Family Law Prof Blog

Editor: Margaret Ryznare
Indiana University
Robert H. McKinney School of Law

Saturday, April 1, 2017

Adoption or Surrogacy for Gay Parents?

From Slate:

When my husband David and I became new parents, we thought it would be fun and perhaps even affirming to get involved with a gay dads group. As far as I could tell, the only regular event was a brunch that took place every few months. That sounded promising, a throwback to idle Sundays before the babies made it all about them. The food was always great—these are gay men, after all. But as it turned out, the event was neither fun nor affirming.

The gatherings mostly took place in wealthy suburban redoubts and were marked by a weird social division between two teams: Surrogacy Dads and Adoptive Dads.
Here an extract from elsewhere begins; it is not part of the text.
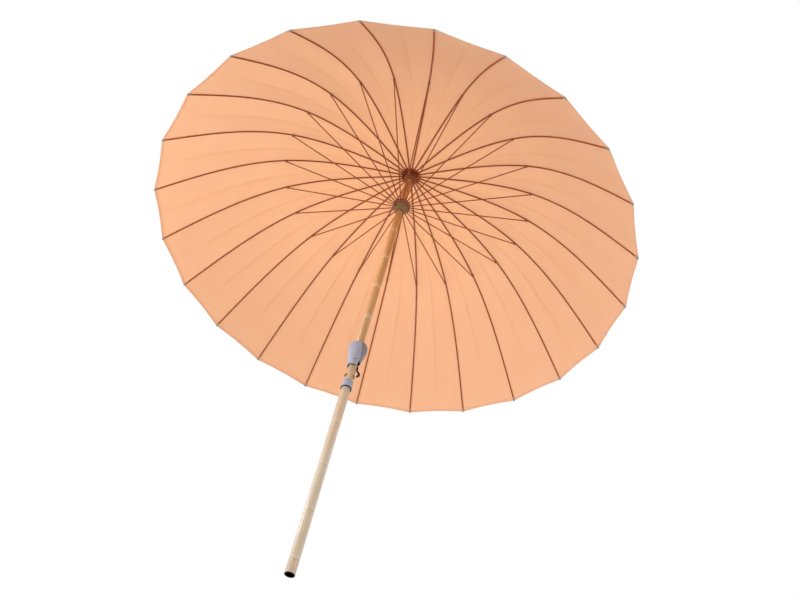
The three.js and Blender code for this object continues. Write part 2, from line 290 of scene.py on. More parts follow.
class Nodes:
    """A short way to write a node tree."""

    def __init__(self, name):
        self.material = bpy.data.materials.new(name)
        self.material.use_nodes = True
        self.tree = self.material.node_tree
        self.tree.nodes.clear()
        self.output = self.tree.nodes.new("ShaderNodeOutputMaterial")
        self.shader = self.tree.nodes.new("ShaderNodeBsdfPrincipled")
        self.link(self.shader.outputs[0], self.output.inputs["Surface"])

    def link(self, a, b):
        self.tree.links.new(a, b)

    def add(self, kind, inputs=None, **settings):
        node = self.tree.nodes.new("ShaderNode" + kind)
        for key, value in settings.items():
            setattr(node, key, value)
        for key, value in (inputs or {}).items():
            if isinstance(value, bpy.types.NodeSocket):
                self.link(value, node.inputs[key])
            else:
                node.inputs[key].default_value = value
        return node

    def set(self, **values):
        for key, value in values.items():
            socket = self.shader.inputs[key.replace("_", " ")]
            if isinstance(value, bpy.types.NodeSocket):
                self.link(value, socket)
            else:
                socket.default_value = value

    def math(self, operation, a, b=0.0, c=0.0):
        return self.add("Math", {0: a, 1: b, 2: c}, operation=operation).outputs[0]

    def mix(self, factor, a, b, blend="MIX"):
        node = self.tree.nodes.new("ShaderNodeMix")
        node.data_type = "RGBA"
        node.blend_type = blend
        for socket, value in ((node.inputs[0], factor), (node.inputs[6], a), (node.inputs[7], b)):
            if isinstance(value, bpy.types.NodeSocket):
                self.link(value, socket)
            else:
                socket.default_value = value
        return node.outputs[2]

    def ramp(self, factor, stops):
        node = self.add("ValToRGB", {0: factor})
        elements = node.color_ramp.elements
        while len(elements) < len(stops):
            elements.new(0.5)
        for element, (position, colour) in zip(elements, stops):
            element.position = position
            element.color = colour
        return node.outputs[0]

    def noise(self, vector, scale, detail=3.0, roughness=0.5):
        inputs = {"Vector": vector, "Scale": scale, "Detail": detail, "Roughness": roughness}
        return self.add("TexNoise", inputs).outputs[0]

    def stretched(self, scale):
        place = self.add("TexCoord").outputs["Object"]
        return self.add("Mapping", {"Vector": place, "Scale": scale}).outputs[0]

    def bump(self, height, strength, distance):
        inputs = {"Height": height, "Strength": strength, "Distance": distance}
        return self.add("Bump", inputs).outputs[0]


def srgb(red, green, blue):
    """A colour given in 8-bit sRGB, as linear."""
    def linear(value):
        value /= 255
        return value / 12.92 if value <= 0.04045 else ((value + 0.055) / 1.055) ** 2.4
    return (linear(red), linear(green), linear(blue), 1)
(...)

Some of this division was to be expected. Each group had war stories to share, and it was natural to break the ice with those who had lived through similar experiences. But after one or two brunches, I came to see that this kind of informal division reflected something much deeper: a philosophical debate about how we should form our families. The annoyingly named “gayby boom” has created a knot of moral questions that are impossible to avoid.

Should is a weird word to use in this context, of course. For gay men especially, bringing children into the family is difficult and challenging no matter which route one chooses. Our first instinct should be support for all families, regardless of what route each of us took to realize our dreams. Both surrogacy and adoption present daunting legal obstacles—even now that marriage equality has been achieved.
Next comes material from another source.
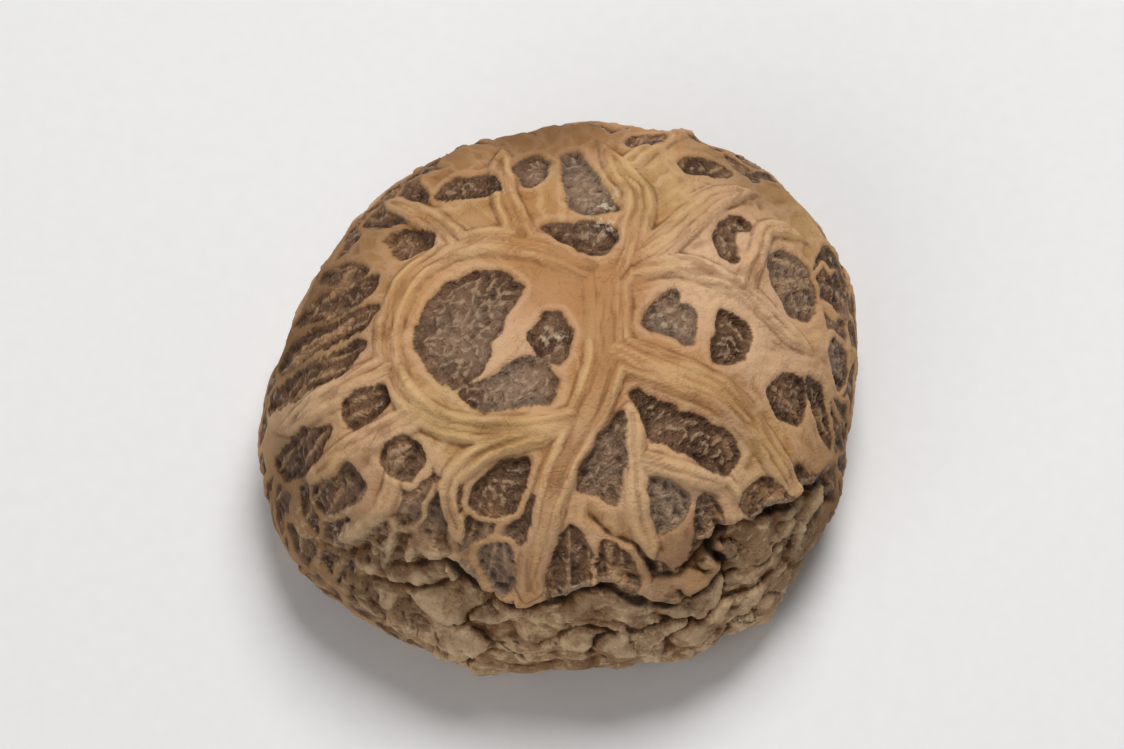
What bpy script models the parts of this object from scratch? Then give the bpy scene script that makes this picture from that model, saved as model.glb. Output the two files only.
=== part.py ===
"""A dried flower shiitake, resting on its curled rim with the crown up.

Three pieces, as the mushroom comes apart on a bench: the cap, the ring of gills
under it and the short cut stem. The origin is on the surface that the rim rests
on, below the middle of the cap. Metres, +Z up, the front of the cap at -Y.
"""

import bpy
import math
from mathutils import Vector

MM = 0.001

# Driving dimensions.
CAP_RADIUS = 26.0 * MM
CAP_HEIGHT = 27.0 * MM
FLESH_THICKNESS = 9.8 * MM
STEM_RADIUS = 4.2 * MM
STEM_CUT_HEIGHT = 1.2 * MM
GAP = 0.3 * MM

# How far the cap grew out of round: (waves round the rim, share of the radius, degrees of the peak).
OUTLINE_WAVES = ((2, 0.044, 36.0), (3, 0.014, 70.0), (4, 0.019, 35.0), (7, 0.004, 20.0))
# How the rim rises and falls: (waves round the rim, height, degrees of the peak).
RIM_WAVES = ((2, 0.25 * MM, 100.0), (3, 0.45 * MM, 40.0), (5, 0.35 * MM, 10.0))
RIM_WAVE_TOP = 12.0 * MM
RIM_DROP = 0.10 * MM
CROWN_DENT_DEPTH = 0.7 * MM
CROWN_DENT_RADIUS = 7.0 * MM
CROWN_DENT_PLACE = (3.0 * MM, 4.0 * MM)

CAP_STEPS = 64
GILL_RIDGES = 60
GILL_RIDGE_HEIGHT = 0.5 * MM
STEM_STEPS = 28
STEM_LEAN = (-1.3 * MM, 0.9 * MM)
STEM_LEAN_TOP = 12.0 * MM
STEM_FURROWS = ((3, 0.05, 15.0), (7, 0.04, 50.0))


def clear_scene():
    for obj in list(bpy.data.objects):
        bpy.data.objects.remove(obj, do_unlink=True)


def smooth_step(share):
    share = min(max(share, 0.0), 1.0)
    return share * share * (3 - 2 * share)


def smooth_outline(knots, per_span):
    """Points on the Catmull-Rom curve through the knots, which are (radius, height)."""
    ends = [knots[0]] + list(knots) + [knots[-1]]
    points = []
    for i in range(len(knots) - 1):
        a, b, c, d = (Vector(p) for p in ends[i : i + 4])
        for j in range(per_span):
            t = j / per_span
            points.append(
                0.5 * (2 * b + (c - a) * t + (2 * a - 5 * b + 4 * c - d) * t**2 + (3 * b - a - 3 * c + d) * t**3)
            )
    points.append(Vector(knots[-1]))
    return points


def material(name, color, roughness):
    made = bpy.data.materials.new(name)
    made.use_nodes = True
    shader = made.node_tree.nodes["Principled BSDF"]
    shader.inputs["Base Color"].default_value = (*color, 1)
    shader.inputs["Roughness"].default_value = roughness
    shader.inputs["Metallic"].default_value = 0
    return made


def turned(name, outline, steps, finish, collection, closed=False):
    """A solid of revolution about Z. A profile starts and ends on the axis unless it is a closed ring."""
    edges = [(i, i + 1) for i in range(len(outline) - 1)]
    if closed:
        edges.append((len(outline) - 1, 0))
    profile = bpy.data.meshes.new(name + "_profile")
    profile.from_pydata([(p.x, 0, p.y) for p in outline], edges, [])
    obj = bpy.data.objects.new(name, profile)
    collection.objects.link(obj)
    screw = obj.modifiers.new("Turn", "SCREW")
    screw.axis = "Z"
    screw.steps = steps
    screw.render_steps = steps
    screw.use_merge_vertices = True
    screw.merge_threshold = 0.00001
    bpy.context.view_layer.update()
    graph = bpy.context.evaluated_depsgraph_get()
    mesh = bpy.data.meshes.new_from_object(obj.evaluated_get(graph))
    obj.modifiers.clear()
    obj.data = mesh
    mesh.name = name
    bpy.data.meshes.remove(profile)
    mesh.materials.clear()
    mesh.materials.append(finish)
    mesh.shade_smooth()
    mesh.set_sharp_from_angle(angle=math.radians(40))
    return obj


def wave_sum(waves, angle):
    return sum(size * math.cos(count * (angle - math.radians(peak))) for count, size, peak in waves)


def grow_unevenly(point):
    """Takes a point of the evenly turned mushroom to where it is on the uneven one.
    Every piece goes through it, so that the gaps between them stay open."""
    angle = math.atan2(point.y, point.x)
    radius = math.hypot(point.x, point.y)
    spread = 1 + wave_sum(OUTLINE_WAVES, angle) * smooth_step(radius / CAP_RADIUS * 1.4)
    x, y, z = point.x * spread, point.y * spread, point.z

    rim_share = smooth_step((RIM_WAVE_TOP - z) / RIM_WAVE_TOP)
    rim_share *= smooth_step((radius / CAP_RADIUS - 0.4) / 0.3)
    z += (wave_sum(RIM_WAVES, angle) - RIM_DROP) * rim_share

    dent_x, dent_y = CROWN_DENT_PLACE
    nearness = 1 - math.hypot(x - dent_x, y - dent_y) / CROWN_DENT_RADIUS
    z -= CROWN_DENT_DEPTH * smooth_step(nearness) * smooth_step((z / CAP_HEIGHT - 0.7) / 0.2)
    return Vector((x, y, z))


def reshape(obj, move):
    for vertex in obj.data.vertices:
        vertex.co = move(vertex.co.copy())
    obj.data.update()


def rest_on_surface(point):
    """The rim is pressed flat where it meets the surface."""
    return Vector((point.x, point.y, max(point.z, 0.0)))


def cap_outline():
    """From the crown down the outer skin, round the curled rim and up to the flesh over the gills."""
    r, h = CAP_RADIUS, CAP_HEIGHT
    ceiling = h - FLESH_THICKNESS
    skin = [
        (0, h),
        (0.20 * r, h * 0.995),
        (0.40 * r, h * 0.962),
        (0.60 * r, h * 0.885),
        (0.78 * r, h * 0.745),
        (0.91 * r, h * 0.560),
        (0.98 * r, h * 0.370),
        (1.00 * r, h * 0.220),
        (0.96 * r, h * 0.090),
        (0.87 * r, h * 0.015),
        (0.77 * r, h * 0.000),
        (0.68 * r, h * 0.045),
        (0.64 * r, h * 0.130),
        (0.66 * r, h * 0.215),
    ]
    under = [
        (0.72 * r, h * 0.330),
        (0.69 * r, h * 0.450),
        (0.56 * r, ceiling * 0.900),
        (0.37 * r, ceiling * 0.970),
        (0.16 * r, ceiling),
        (0, ceiling),
    ]
    outline = smooth_outline(skin, 2)[:-1] + smooth_outline([skin[-1]] + under, 2)
    outline[0].x = 0
    outline[-1].x = 0
    return outline


def gill_outline():
    """The ring that the gills fill: roof along the flesh, lower side along the gills' free edges."""
    r, h = CAP_RADIUS, CAP_HEIGHT
    ceiling = h - FLESH_THICKNESS
    inner = STEM_RADIUS * 1.12 + GAP
    roof = [
        (inner, ceiling - GAP * 1.4),
        (0.37 * r, ceiling * 0.970 - GAP * 1.4),
        (0.55 * r, ceiling * 0.900 - GAP * 1.6),
        (0.670 * r, h * 0.450),
        (0.695 * r, h * 0.330),
        (0.643 * r, h * 0.228),
    ]
    edge = [
        (0.60 * r, h * 0.250),
        (0.52 * r, h * 0.330),
        (0.40 * r, h * 0.395),
        (0.28 * r, h * 0.425),
        (inner, h * 0.435),
    ]
    return [Vector(p) for p in roof + edge], len(roof)


def make_cap(collection):
    skin = material("cap_skin", (0.38, 0.22, 0.11), 0.75)
    cap = turned("cap", cap_outline(), CAP_STEPS, skin, collection)
    reshape(cap, grow_unevenly)
    reshape(cap, rest_on_surface)
    return cap


def make_gills(collection):
    """One ring with a ridge for each stretch of gills. Its free edge runs up and down from ridge to furrow."""
    cream = material("gill_cream", (0.62, 0.44, 0.24), 0.8)
    outline, roof_count = gill_outline()
    steps = 2 * GILL_RIDGES
    gills = turned("gills", outline, steps, cream, collection, closed=True)
    edge_points = [(p.x, p.y) for p in outline[roof_count:]]
    half_turn = math.pi / GILL_RIDGES

    def ridge(point):
        radius = math.hypot(point.x, point.y)
        on_edge = any(math.hypot(radius - x, point.z - z) < 0.01 * MM for x, z in edge_points)
        step = round(math.atan2(point.y, point.x) / half_turn)
        if on_edge and step % 2:
            point.z += GILL_RIDGE_HEIGHT
        return point

    reshape(gills, ridge)
    reshape(gills, grow_unevenly)
    gills.data.shade_flat()
    return gills


def make_stem(collection):
    fibre = material("stem_fibre", (0.50, 0.33, 0.18), 0.85)
    top = CAP_HEIGHT - FLESH_THICKNESS - GAP
    low = STEM_CUT_HEIGHT
    side = smooth_outline(
        [
            (STEM_RADIUS * 1.10, top),
            (STEM_RADIUS * 1.06, top * 0.78),
            (STEM_RADIUS * 0.98, top * 0.52),
            (STEM_RADIUS * 0.92, top * 0.30),
            (STEM_RADIUS * 0.90, low + 0.8 * MM),
            (STEM_RADIUS * 0.82, low),
        ],
        3,
    )
    outline = [Vector((0, top))] + side + [Vector((0, low))]
    stem = turned("stem", outline, STEM_STEPS, fibre, collection)

    def furrow_and_lean(point):
        angle = math.atan2(point.y, point.x)
        below_gills = smooth_step((STEM_LEAN_TOP - point.z) / STEM_LEAN_TOP)
        spread = 1 + wave_sum(STEM_FURROWS, angle) * (0.15 + 0.85 * below_gills)
        x = point.x * spread + STEM_LEAN[0] * below_gills
        y = point.y * spread + STEM_LEAN[1] * below_gills
        return Vector((x, y, point.z))

    reshape(stem, furrow_and_lean)
    reshape(stem, grow_unevenly)
    return stem


def centre_over_origin(pieces):
    """Slides the mushroom so that the middle of its bounding box stands over the origin."""
    corners = [v.co for piece in pieces for v in piece.data.vertices]
    middle_x = (min(c.x for c in corners) + max(c.x for c in corners)) / 2
    middle_y = (min(c.y for c in corners) + max(c.y for c in corners)) / 2
    shift = Vector((middle_x, middle_y, 0))
    for piece in pieces:
        reshape(piece, lambda point: point - shift)


def main():
    clear_scene()
    collection = bpy.data.collections.new("dried_shiitake")
    bpy.context.scene.collection.children.link(collection)
    pieces = [make_cap(collection), make_gills(collection), make_stem(collection)]
    centre_over_origin(pieces)


main()
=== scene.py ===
import math

import bpy
import numpy as np
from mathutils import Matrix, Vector, kdtree, noise


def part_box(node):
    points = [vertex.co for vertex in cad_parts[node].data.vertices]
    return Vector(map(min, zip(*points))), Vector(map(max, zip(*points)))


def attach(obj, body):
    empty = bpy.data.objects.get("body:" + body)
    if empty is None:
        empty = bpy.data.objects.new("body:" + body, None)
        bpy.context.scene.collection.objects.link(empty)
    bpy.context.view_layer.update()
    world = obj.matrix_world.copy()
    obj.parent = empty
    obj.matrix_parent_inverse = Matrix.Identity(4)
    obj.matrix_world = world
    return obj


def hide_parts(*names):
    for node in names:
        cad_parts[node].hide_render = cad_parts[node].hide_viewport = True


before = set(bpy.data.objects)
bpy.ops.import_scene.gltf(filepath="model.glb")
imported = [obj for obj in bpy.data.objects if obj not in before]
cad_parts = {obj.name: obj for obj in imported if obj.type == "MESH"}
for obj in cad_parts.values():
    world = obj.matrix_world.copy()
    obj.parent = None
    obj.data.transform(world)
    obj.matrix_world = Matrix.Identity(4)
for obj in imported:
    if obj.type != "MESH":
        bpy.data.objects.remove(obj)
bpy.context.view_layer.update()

mm = 0.001  # every length below is in millimetres until a mesh is written

# The same values as the CAD's, so that the skin lies on the solid that it replaces.
body = {
    "radius": 26.0,
    "height": 27.0,
    "flesh": 9.8,
    "stemRadius": 4.2,
    "outlineWaves": ((2, 0.044, 36.0), (3, 0.014, 70.0), (4, 0.019, 35.0), (7, 0.004, 20.0)),
    "rimWaves": ((2, 0.25, 100.0), (3, 0.45, 40.0), (5, 0.35, 10.0)),
    "rimWaveTop": 12.0,
    "rimDrop": 0.10,
    "dentDepth": 0.7,
    "dentRadius": 7.0,
    "dentPlace": (3.0, 4.0),
}
high = body["height"]
ceiling = high - body["flesh"]
flankRadius = 24.0  # a usual distance of the flanks from the middle


def smooth(share):
    share = np.clip(share, 0.0, 1.0)
    return share * share * (3 - 2 * share)


def hump(value, middle, width):
    # 1 where the value is at the middle, falling to nothing over about twice the width.
    return np.exp(-(((value - middle) / width) ** 2))


def waveSum(waves, angle):
    return sum(size * np.cos(count * (angle - math.radians(peak))) for count, size, peak in waves)


def curveThrough(knots, perSpan, closed=False):
    # Points on the Catmull-Rom curve through the knots.
    knots = np.array(knots, float)
    if closed:
        ends = np.vstack([knots[-1:], knots, knots[:2]])
    else:
        ends = np.vstack([knots[:1], knots, knots[-1:]])
    points = []
    for i in range(len(ends) - 3):
        a, b, c, d = ends[i : i + 4]
        for t in np.arange(perSpan) / perSpan:
            bend = (2 * a - 5 * b + 4 * c - d) * t**2 + (3 * b - a - 3 * c + d) * t**3
            points.append(0.5 * (2 * b + (c - a) * t + bend))
    if not closed:
        points.append(knots[-1])
    return np.array(points)


def growUnevenly(x, y, z):
    # Takes the evenly turned mushroom to the uneven one, as in the CAD.
    angle, radius = np.arctan2(y, x), np.hypot(x, y)
    spread = 1 + waveSum(body["outlineWaves"], angle) * smooth(radius / body["radius"] * 1.4)
    x, y = x * spread, y * spread
    rimShare = smooth((body["rimWaveTop"] - z) / body["rimWaveTop"])
    rimShare = rimShare * smooth((radius / body["radius"] - 0.4) / 0.3)
    z = z + (waveSum(body["rimWaves"], angle) - body["rimDrop"]) * rimShare
    nearness = 1 - np.hypot(x - body["dentPlace"][0], y - body["dentPlace"][1]) / body["dentRadius"]
    z = z - body["dentDepth"] * smooth(nearness) * smooth((z / high - 0.7) / 0.2)
    return np.stack([x, y, z], -1)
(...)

As I learned when researching a book I co-authored, surrogacy is a state-by-state legal minefield. Some states won’t recognize these contracts at all, while the law in other states is unsettled. And there is the ever-present danger that the woman carrying the child will try to renege on her commitment. Adoption is hardly more secure. The countries offering this choice to gay men are constantly changing. Domestic adoption can be fraught as well either because birth mothers change their minds, or as in our case of adoption through the child welfare system, because the process has no certain outcome.